South Korea Halts Stock Trading After KOSPI Plunges Over 8%

Blockonomics



South Korea’s stock market triggered an emergency trading halt Monday after the KOSPI plunged more than 8% shortly after the open, turning Asia’s AI-stock selloff into a full market-stress event.

The benchmark index fell nearly 9% before trading settled around 7,477.46, down 8.37% at 9:30 a.m. Seoul time. The Korea Exchange activated a 20-minute circuit breaker about three minutes after the open, while a sell-side sidecar also hit the KOSDAQ market minutes later.

The crash was led by the country’s biggest technology names. Samsung Electronics dropped 8.51%, SK Hynix fell 7.29%, SK Square lost 9.78%, LG Electronics slid 12.54%, Hyundai Motor dropped 9.71%, and SK Group fell 10.72%. The won also weakened sharply, trading near 1,554.6 per dollar during the early selloff.

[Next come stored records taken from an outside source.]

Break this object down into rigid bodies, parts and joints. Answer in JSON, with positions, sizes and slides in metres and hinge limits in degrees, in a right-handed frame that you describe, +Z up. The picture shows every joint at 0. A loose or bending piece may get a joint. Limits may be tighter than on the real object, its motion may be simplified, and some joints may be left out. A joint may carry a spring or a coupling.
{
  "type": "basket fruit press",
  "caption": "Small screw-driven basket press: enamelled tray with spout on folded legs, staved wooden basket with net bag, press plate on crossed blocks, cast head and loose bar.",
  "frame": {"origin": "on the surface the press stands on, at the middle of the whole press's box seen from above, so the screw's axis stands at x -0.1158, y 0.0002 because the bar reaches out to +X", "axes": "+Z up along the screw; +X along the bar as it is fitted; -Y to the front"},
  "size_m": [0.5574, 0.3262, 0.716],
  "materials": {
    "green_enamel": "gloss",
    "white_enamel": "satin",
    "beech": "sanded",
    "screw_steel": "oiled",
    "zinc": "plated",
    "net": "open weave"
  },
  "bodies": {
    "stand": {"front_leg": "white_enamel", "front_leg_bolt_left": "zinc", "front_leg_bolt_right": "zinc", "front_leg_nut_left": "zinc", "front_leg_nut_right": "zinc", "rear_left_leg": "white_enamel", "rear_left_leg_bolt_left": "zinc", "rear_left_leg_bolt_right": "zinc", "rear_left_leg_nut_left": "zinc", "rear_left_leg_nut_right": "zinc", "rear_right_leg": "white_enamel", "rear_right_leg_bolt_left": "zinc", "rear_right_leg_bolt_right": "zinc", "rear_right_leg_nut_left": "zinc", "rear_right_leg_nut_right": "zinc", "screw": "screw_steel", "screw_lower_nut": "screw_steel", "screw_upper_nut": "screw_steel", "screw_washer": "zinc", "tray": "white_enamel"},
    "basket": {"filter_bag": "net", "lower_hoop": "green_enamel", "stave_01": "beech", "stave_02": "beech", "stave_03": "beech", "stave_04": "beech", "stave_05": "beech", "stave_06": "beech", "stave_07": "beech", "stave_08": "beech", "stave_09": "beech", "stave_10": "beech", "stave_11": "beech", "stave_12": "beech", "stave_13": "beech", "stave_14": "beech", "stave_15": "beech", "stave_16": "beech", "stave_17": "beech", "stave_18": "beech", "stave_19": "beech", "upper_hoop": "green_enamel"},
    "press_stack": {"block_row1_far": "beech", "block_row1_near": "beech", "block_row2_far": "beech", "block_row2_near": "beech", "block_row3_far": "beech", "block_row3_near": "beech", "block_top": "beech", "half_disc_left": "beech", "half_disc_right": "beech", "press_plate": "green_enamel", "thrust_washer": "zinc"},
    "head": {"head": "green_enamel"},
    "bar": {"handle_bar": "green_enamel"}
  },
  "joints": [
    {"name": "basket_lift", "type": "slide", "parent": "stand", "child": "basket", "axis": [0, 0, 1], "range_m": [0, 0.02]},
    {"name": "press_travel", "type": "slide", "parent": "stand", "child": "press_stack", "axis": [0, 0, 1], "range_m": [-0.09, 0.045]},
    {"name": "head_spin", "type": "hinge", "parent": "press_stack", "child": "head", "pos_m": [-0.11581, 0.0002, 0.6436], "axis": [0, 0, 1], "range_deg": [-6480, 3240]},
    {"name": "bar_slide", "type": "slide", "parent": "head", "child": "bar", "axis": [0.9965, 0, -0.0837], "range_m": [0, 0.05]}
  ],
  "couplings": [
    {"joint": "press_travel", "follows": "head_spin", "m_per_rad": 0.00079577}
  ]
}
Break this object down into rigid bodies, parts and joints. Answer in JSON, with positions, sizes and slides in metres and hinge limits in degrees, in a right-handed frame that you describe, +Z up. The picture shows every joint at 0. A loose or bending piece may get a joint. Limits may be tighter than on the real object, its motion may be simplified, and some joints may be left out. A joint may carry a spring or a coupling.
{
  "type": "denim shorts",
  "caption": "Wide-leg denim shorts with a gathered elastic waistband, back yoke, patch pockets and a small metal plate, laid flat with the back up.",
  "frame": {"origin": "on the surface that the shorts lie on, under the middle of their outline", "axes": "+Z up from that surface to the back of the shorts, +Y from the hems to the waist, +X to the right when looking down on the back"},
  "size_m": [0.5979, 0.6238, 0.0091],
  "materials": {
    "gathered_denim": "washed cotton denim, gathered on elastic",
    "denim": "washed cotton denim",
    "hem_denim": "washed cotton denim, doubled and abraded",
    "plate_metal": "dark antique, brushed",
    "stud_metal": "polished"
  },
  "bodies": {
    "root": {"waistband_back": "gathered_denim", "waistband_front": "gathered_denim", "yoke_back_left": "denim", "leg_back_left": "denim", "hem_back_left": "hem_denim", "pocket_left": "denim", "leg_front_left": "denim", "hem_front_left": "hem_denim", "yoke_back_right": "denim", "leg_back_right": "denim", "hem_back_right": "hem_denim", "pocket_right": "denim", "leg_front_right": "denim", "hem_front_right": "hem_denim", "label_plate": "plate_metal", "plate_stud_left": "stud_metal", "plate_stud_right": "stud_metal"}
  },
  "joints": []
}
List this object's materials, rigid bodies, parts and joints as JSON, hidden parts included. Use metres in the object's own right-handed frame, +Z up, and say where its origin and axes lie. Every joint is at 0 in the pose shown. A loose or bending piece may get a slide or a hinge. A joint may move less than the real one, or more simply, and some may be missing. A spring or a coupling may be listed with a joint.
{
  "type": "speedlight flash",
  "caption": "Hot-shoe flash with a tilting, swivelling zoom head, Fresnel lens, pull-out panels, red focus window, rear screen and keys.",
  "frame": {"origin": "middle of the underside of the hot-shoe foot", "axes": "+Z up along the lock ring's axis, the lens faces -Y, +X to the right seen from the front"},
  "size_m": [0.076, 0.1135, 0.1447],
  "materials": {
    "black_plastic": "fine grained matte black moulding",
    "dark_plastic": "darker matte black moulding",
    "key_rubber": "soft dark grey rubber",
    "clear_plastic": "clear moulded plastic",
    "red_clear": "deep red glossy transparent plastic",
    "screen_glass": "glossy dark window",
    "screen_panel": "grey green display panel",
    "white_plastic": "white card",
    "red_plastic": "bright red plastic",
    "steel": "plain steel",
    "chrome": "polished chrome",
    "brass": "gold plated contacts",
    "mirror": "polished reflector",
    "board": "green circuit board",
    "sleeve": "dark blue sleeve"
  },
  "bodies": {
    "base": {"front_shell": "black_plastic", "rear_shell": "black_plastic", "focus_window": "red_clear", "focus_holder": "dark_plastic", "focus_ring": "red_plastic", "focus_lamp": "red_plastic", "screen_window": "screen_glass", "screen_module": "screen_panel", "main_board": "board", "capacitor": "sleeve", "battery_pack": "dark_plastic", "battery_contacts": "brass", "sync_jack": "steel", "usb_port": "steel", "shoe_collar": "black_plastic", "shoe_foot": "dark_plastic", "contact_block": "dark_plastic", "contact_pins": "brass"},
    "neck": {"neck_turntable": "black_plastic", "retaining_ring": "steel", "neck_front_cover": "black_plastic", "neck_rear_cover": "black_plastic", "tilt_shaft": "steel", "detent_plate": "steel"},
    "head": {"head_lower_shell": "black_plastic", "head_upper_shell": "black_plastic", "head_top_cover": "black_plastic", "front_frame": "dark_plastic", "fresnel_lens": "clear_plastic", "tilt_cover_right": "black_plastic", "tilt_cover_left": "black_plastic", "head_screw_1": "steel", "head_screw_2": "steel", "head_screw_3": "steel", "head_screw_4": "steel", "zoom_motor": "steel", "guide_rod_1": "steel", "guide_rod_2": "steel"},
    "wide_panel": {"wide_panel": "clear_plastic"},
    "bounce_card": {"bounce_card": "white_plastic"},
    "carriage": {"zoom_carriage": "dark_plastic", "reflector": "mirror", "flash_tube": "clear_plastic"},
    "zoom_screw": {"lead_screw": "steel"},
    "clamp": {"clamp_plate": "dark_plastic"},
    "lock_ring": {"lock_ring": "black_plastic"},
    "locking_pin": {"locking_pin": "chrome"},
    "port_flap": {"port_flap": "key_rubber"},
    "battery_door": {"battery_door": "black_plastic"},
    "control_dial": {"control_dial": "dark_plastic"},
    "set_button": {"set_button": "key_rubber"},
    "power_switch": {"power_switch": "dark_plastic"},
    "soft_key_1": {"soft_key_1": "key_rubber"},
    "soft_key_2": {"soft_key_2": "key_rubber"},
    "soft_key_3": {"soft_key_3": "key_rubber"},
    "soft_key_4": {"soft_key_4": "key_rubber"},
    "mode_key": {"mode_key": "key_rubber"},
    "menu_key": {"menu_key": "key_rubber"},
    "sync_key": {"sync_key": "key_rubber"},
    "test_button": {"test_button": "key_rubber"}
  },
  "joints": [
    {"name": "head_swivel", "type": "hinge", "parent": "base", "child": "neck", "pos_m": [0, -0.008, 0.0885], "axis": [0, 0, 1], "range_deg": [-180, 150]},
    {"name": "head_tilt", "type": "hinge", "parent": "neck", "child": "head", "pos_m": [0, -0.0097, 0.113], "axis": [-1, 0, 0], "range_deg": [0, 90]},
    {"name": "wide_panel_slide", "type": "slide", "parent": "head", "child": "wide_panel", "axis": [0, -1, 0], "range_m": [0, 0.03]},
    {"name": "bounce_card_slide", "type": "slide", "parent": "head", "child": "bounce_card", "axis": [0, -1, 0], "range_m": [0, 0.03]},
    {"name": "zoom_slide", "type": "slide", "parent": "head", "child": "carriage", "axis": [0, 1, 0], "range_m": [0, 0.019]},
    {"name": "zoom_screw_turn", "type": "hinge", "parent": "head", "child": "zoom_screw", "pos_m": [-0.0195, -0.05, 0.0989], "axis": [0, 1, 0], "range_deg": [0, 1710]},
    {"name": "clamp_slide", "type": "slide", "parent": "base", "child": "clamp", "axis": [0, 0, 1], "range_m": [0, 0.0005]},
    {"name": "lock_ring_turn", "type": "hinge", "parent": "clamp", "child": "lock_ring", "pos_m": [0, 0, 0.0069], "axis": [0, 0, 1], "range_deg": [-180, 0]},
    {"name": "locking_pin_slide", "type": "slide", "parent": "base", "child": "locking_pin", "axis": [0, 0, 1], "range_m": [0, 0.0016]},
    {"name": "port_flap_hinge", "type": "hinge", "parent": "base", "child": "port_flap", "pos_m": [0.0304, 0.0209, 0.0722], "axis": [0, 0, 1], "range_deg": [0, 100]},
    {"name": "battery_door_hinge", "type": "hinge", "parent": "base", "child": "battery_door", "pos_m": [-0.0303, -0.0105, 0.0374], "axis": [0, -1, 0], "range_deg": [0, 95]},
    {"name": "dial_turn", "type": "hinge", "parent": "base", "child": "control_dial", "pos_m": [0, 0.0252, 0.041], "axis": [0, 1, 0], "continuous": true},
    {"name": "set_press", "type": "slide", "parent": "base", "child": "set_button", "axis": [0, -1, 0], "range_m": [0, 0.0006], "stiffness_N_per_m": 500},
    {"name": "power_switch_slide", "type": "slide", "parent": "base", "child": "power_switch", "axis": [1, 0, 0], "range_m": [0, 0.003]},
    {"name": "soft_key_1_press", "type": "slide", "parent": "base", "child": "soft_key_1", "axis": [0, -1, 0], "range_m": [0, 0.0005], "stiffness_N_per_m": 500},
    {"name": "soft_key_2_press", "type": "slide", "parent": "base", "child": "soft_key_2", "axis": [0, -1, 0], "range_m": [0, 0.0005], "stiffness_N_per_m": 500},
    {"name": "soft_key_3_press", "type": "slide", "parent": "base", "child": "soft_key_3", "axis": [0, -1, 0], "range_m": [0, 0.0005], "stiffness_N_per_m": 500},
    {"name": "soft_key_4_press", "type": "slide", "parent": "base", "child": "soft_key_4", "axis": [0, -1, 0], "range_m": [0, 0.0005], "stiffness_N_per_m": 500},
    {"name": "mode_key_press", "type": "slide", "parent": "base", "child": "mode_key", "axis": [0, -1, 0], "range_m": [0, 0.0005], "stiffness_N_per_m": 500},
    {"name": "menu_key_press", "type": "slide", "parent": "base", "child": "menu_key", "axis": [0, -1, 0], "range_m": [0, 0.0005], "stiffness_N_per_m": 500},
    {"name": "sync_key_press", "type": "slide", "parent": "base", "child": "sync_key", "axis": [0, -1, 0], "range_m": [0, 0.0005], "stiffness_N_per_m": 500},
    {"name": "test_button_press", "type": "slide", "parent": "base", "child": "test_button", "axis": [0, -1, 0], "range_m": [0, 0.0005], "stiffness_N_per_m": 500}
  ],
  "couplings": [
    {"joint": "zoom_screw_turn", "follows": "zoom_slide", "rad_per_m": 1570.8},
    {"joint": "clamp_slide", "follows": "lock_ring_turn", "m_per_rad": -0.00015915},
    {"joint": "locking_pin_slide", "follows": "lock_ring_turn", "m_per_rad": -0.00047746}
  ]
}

AI Chip Trade Turns Into A Forced Unwind

The KOSPI halt shows how quickly the AI trade has moved from leadership to liquidation. South Korea’s market had become one of the most concentrated expressions of global AI demand because Samsung and SK Hynix sit at the center of the memory and high-bandwidth memory supply chain.

That same concentration is now working in reverse. A U.S. semiconductor selloff hit Asian markets first, then spread through Korea’s chip-heavy index as traders cut exposure to crowded AI winners. Nvidia fell 6.2% in the previous U.S. session, Broadcom dropped 7.92%, and Micron plunged 13.25%, setting up the pressure that hit Seoul at the open.

The timing is brutal because Nvidia’s Korea push had just put Samsung, SK Hynix and AI memory supply back in focus. Jensen Huang’s meetings with Korean technology leaders were expected to reinforce the AI infrastructure story. Instead, the market opened into a broad de-risking wave.

Nikkei And U.S. Tech Losses Add Pressure

South Korea was not moving alone. Japan’s Nikkei 225 also traded sharply lower, with chip and AI-linked stocks leading the decline after the index’s recent record run. The Asian selloff followed a rough U.S. session where the Dow fell 1.35%, the S&P 500 lost 2.64%, and the Nasdaq dropped 4.18%.

The pressure came from several directions at once: hotter U.S. jobs data, rising fears of a more hawkish Federal Reserve, weak semiconductor guidance, higher bond-yield pressure and concern that AI valuations had run too far too fast. Reuters market commentary also pointed to concentration risk in Korea and Taiwan, where a few AI-linked names have carried a large part of the recent rally.

The result is a classic risk-off move. Investors are selling the biggest winners first, especially names tied to chips, AI infrastructure, memory, data centers and leveraged tech exposure.

Crypto Watches The Liquidity Shock

The Korea halt matters for crypto because the same liquidity rotation has already been hitting Bitcoin and altcoins. Risk capital has been moving toward AI megadeals and public-market technology stories, while crypto has struggled with ETF outflows, leverage resets and weaker sentiment.

That pressure was already visible as Bitcoin slid during the broader rotation toward AI mega-raises. A deeper equity shock could either push capital back into crypto after the AI trade cools, or keep Bitcoin and altcoins under pressure if investors reduce risk across all speculative assets.

The immediate test is whether KOSPI stabilizes after the halt and whether Samsung and SK Hynix recover from the opening shock. If the chip leaders keep falling, the move will look less like a one-session correction and more like a broader unwind of Asia’s AI trade.